Près de 40 % des 383 escales non couvertes l'ont été à Felixstowe (20,2 à 30,3 % pour Rotterdam, Anvers et Hambourg), indique Alphaliner, qui a enfin mis des chiffres sur un phénomène qui a jalonné toute l’année 2021.

Blank sailing ou suppressions d’escales, choix cornélien

Pour le spécialiste de la ligne régulière, les membres de THE Alliance (Hapag-Lloyd, Yang Ming, ONE et HMM) ont été de ceux qui ont le plus tailladé dans leur réseau. En cherhant à préserver la desserte des ports du range nord, qui allonge de facto le temps de la traversée et exacerbe en conséquence leur retard, ils se sont exposés aux blank sailing. Ils ont aussi annulé un quart de leurs traversées sur trois plus grandes rotations (FE2, FE3 et FE4), soit six sur 22.

L'opération a coûté aux ports concernés un total de 18 escales non assurées. Port de prédilection de THE alliance, Hambourg a éprouvé le vide avec 193 dessertes alors qu'il aurait dû en avoir 242. Maersk et MSC ont également substitué au premier port allemand son compatriote Wilhemshaven, qui a été en outre honoré par l’emblématique FAL1 de CMA CGM, soit 16 touchés de plus.

77 ajouts

Si près de 400 destinations n’ont pas été respectées, les compagnies y ont, en toute partie, pallié en initiant 77 nouvelles dessertes. À cet égard, les ajouts ont surtout profité aux plus petits ports, moins congestionnés. À ce titre : Wilhelmshaven (24 d’entre elles), Bremerhaven (16), Le Havre (11) et Zeebrugge (8).

Ces extra-calls sont particulièrement visibles dans les trafics de ces ports au troisième trimestre.

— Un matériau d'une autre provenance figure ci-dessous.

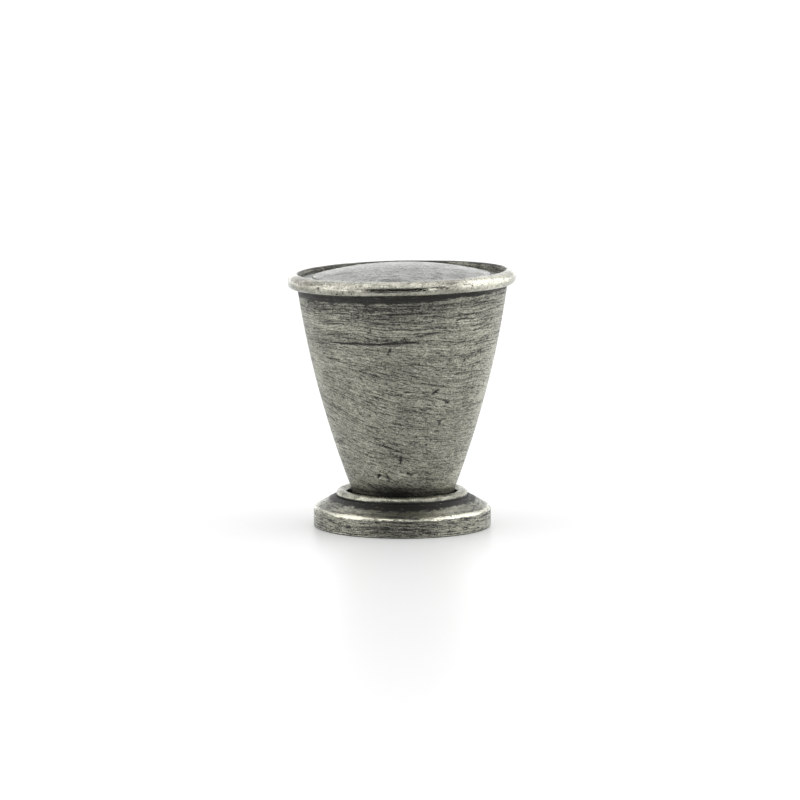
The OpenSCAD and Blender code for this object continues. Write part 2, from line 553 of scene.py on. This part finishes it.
# The same for the rim, with its small pits at the end
RIM_SMEARS = [
    (-42, 35.5, 12, 9, 0.10),
    (-20, 35.5, 6, 9, 0.25),
    (-3, 35.18, 13, 0.26, -0.45),
    (14, 35.0, 5, 0.5, 0.30),
    (25, 35.6, 5, 0.5, -0.60),
    (52, 35.5, 20, 9, 0.50),
    (128, 35.5, 24, 9, 0.25),
    (215, 35.5, 30, 9, 0.25),
    (-46, 35.15, 0.9, 0.10, -1.30),
    (-52, 35.5, 1.2, 0.06, -0.80),
    (-31, 34.9, 0.8, 0.08, -0.70),
    (33, 35.4, 0.7, 0.07, -0.90),
    (110, 35.2, 0.9, 0.10, -1.00),
    (-130, 35.5, 1.0, 0.08, -1.00),
]

# The same for the backplate's shoulder, where it is rubbed brightest
SHOULDER_SMEARS = [
    (-37, 2.3, 18, 9, 1.6),
    (44, 2.3, 19, 9, 1.9),
    (135, 2.3, 25, 9, 1.2),
    (-120, 2.3, 25, 9, 1.2),
]


def from_front(turned):
    """Each vertex's angle from the front, in degrees, positive to the right."""
    return (np.degrees(turned.angle) + 270) % 360 - 180


def smears(turned, table):
    """How much brighter a table of smears makes each vertex."""
    total = np.zeros(len(turned.z))
    for degrees, height, half_width, half_height, amount in table:
        offset = (from_front(turned) - degrees + 180) % 360 - 180
        u, v = offset / half_width, (turned.z - height) / half_height
        total += amount * np.exp(-u * u - v * v)
    return total


def nick_depth(turned):
    """How deep the nicks are at each vertex, and 0 away from them."""
    depth = np.zeros(len(turned.z))
    for degrees, height, length, slope, deep in NICKS:
        offset = np.radians((from_front(turned) - degrees + 180) % 360 - 180)
        u, v = offset * turned.r, turned.z - height
        cos, sin = math.cos(math.radians(slope)), math.sin(math.radians(slope))
        along, across = u * cos + v * sin, v * cos - u * sin
        half_width = 0.10 + 0.07 * abs(sin)
        ends = 1 - smooth(np.abs(along), length * 0.3, length * 0.55)
        depth = np.maximum(depth, deep * peak(across, 0, half_width) * ends)
    return depth


def cup_outline(bevel):
    """Up the outside, over the lip that holds the face, and down inside to the insert's hole."""
    return join(
        line((SHANK_R, FLOOR_H), (FOOT_R - FOOT_ROUND, FLOOR_H), 0.5),
        arc((FOOT_R - FOOT_ROUND, FOOT_H), FOOT_ROUND, -90, -10, 0.16),
        side(FOOT_H, MOUTH_H - 0.1, 0, 0.103),
        line((MOUTH_R, MOUTH_H), (WIRE_C, MOUTH_H), 0.15),
        line((WIRE_C, MOUTH_H), (WIRE_C, LIP_H - bevel), 0.6),
        arc((WIRE_C - bevel, LIP_H - bevel), bevel, 0, 90, 0.08),
        arc((LIP_R + bevel, LIP_H - bevel), bevel, 90, 180, 0.08),
        line((LIP_R, LIP_H - bevel), (LIP_R, LEDGE_H), 0.25),
        side(LEDGE_H, CUP_FLOOR_H, WALL, 4.0),
        line((SHANK_R + 0.5, CUP_FLOOR_H), (SHANK_R, CUP_FLOOR_H), 1.0),
    )


def make_cup():
    """The tapered body, brushed along and nicked on its side."""
    bevel = 0.2
    t = Turned(cup_outline(bevel), 288)
    outer = (t.r > side_r(t.z) - 0.5) & (t.z > FOOT_H - 1) & (t.z <= MOUTH_H)
    on_side = outer * smooth(t.z, FOOT_H - 0.9, FOOT_H + 0.5)
    inner_lip = (np.abs(t.r - LIP_R) < 0.25) & (t.z > MARGIN_H - 0.3)
    lip_top = (t.z > LIP_H - bevel / 2) & (t.r < WIRE_C)

    # Relief: brush marks that tip down to one side, slow swells, nicks, and a rough lip inside
    marks_tip = 0.18
    tipped = t.plan + np.stack([0 * t.z, 0 * t.z, marks_tip * t.plan[:, 0]], 1)
    marks = noise(tipped, (0.7, 0.7, 4.0), seed=3, octaves=2)
    swell = noise(t.plan, (0.16, 0.16, 0.10), seed=5, octaves=2)
    nicks = nick_depth(t) * on_side
    relief = on_side * (0.010 * marks + 0.045 * swell) - nicks
    relief += inner_lip * 0.06 * noise(t.plan, (1.0, 1.0, 1.4), seed=9, octaves=2)

    # Wear: black under the bead, narrower at the right, and at the foot, most at the front
    ragged = noise(t.plan, (1.1, 1.1, 1.4), seed=11, octaves=3)
    broad = noise(t.plan, (0.2, 0.2, 0.35), seed=13, octaves=2)
    wear = 0.03 + 0.10 * broad + 0.10 * marks
    shade_end = MOUTH_H - (1.05 - 0.5 * smooth(t.plan[:, 0], 2.0, 9.0))
    wear -= 0.80 * smooth(t.z + 0.25 * ragged, shade_end - 0.2, shade_end + 0.2)
    wear += smears(t, CUP_SMEARS)
    wear -= 0.22 * (1 - smooth(t.z + 0.45 * ragged, FOOT_H - 0.2, FOOT_H + 0.7))
    at_front = peak(from_front(t), -6, 36)
    wear -= 0.66 * at_front * (1 - smooth(t.z + 0.35 * ragged, FOOT_H + 0.8, FOOT_H + 1.7))
    wear -= 9.0 * nicks
    wear = np.where(outer, wear, -0.7)
    wear = np.where(inner_lip, -0.02 + 0.4 * ragged - 0.5 * lip_top, wear)

    points = settle(t.plan + t.out * relief[:, None], RIM_CANT)
    material = pewter(
        "cup_pewter",
        stroke=(1.15, 1.15, 8.2),
        slant=0.20,
        strokes=0.56,
        lines=0.42,
        bands=0.35,
    )
    build("cup", t, points, wear, "knob", "knob_body", material)


def rim_outline(inside, crown):
    """Full low down on the outside, rounded over the crest, and upright inside."""
    low_size = (BEAD_R - WIRE_C, BEAD_WIDEST_H - MOUTH_H)
    high_size = (BEAD_R - BEAD_CREST_R, RIM_H - BEAD_WIDEST_H)
    return join(
        bulge((WIRE_C, BEAD_WIDEST_H), low_size, 3.0, -90, 0, 0.035),
        bulge((BEAD_CREST_R, BEAD_WIDEST_H), high_size, 1.9, 0, 90, 0.035),
        arc((inside + crown, RIM_H - crown), crown, 90, 180, 0.06),
        line((inside, RIM_H - 0.5), (inside, MOUTH_H + 0.3), 0.3),
        line((inside + 0.2, MOUTH_H), (WIRE_C, MOUTH_H), 0.12),
    )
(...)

Mais l’inverse n’est pas systématique. La baisse significative des escales au troisième trimestre n’a paradoxalement pas eu d'impact important sur le volume de conteneurs traités entre janvier et septembre chez les trois leaders européens, Rotterdam, Anvers et Hambourg. Malgré une baisse de 25,6 % de ses visites (311 assurées contre 418 programmés), le port néerlandais a enregistré une croissance du trafic de conteneurs de 7,8 % pour atteindre 11,5 EVP. Pourtant, les compagnies qui le fréquentent habituellement ont abandonné les doubles appels est/ouest.

Rapport inversé entre Le Havre et Anvers

En revanche, Anvers (138 escales assurées contre 198 prévues) semble plus affecté avec un trafic de conteneurs qui a marqué le pas (+ 2,8 %, 9,1 MEVP) alors qu’il avait limité la casse en pleine pandémie, au point de paraître inoxydable. Il a toutefois cédé des parts de marché, au profit des plus petits du range nord à l’instar du Havre, de Wilhemshaven (484 700 EVP, + 49 %) ou encore de Bremerhaven (3,8 MEVP sur neuf mois). 

C’est un juste retour des choses. Malmené par les mouvements sociaux de décembre 2020 dans le cadre de la réforme des retraites, le Havre avait vu ses trafics siphonnés par Anvers. Le français, qui devrait franchir cette année le cap fatidique des 3 MEVP ou l’approcher de très près, doit aussi sa performance à MSC qui y a basculé ses activités. 

Pour autant, Le Havre fait aussi partie des ports ayant perdu des touchés (114 ont été assurés contre 132 prévus) suite à la décision de 2M de le retirer su service AE6/Lion en octobre mais quasi entièrement compensé par son ajout à la rotation du AE55/Griffin.

Dunkerque, que du gain

Le terminal CSP de Zeebrugge (678 400 EVP de janvier à septembre), exploité par CoscoSP, a également été bien loti par MSC/Maersk, qui s’en sert pour traiter des conteneurs vides ou effectuer des transbordements vers/depuis le Royaume-Uni.

Dunkerque, qui contrairement aux autres n’a rien perdu mais gagné trois appels, a été bien servi par CMA CGM, par ailleurs actionnaire de son Terminal de Flandres. Le transporteur français a fait du port des Hauts-de-France un point de desserte de ses deux lignes phares FAL1 et FAL3.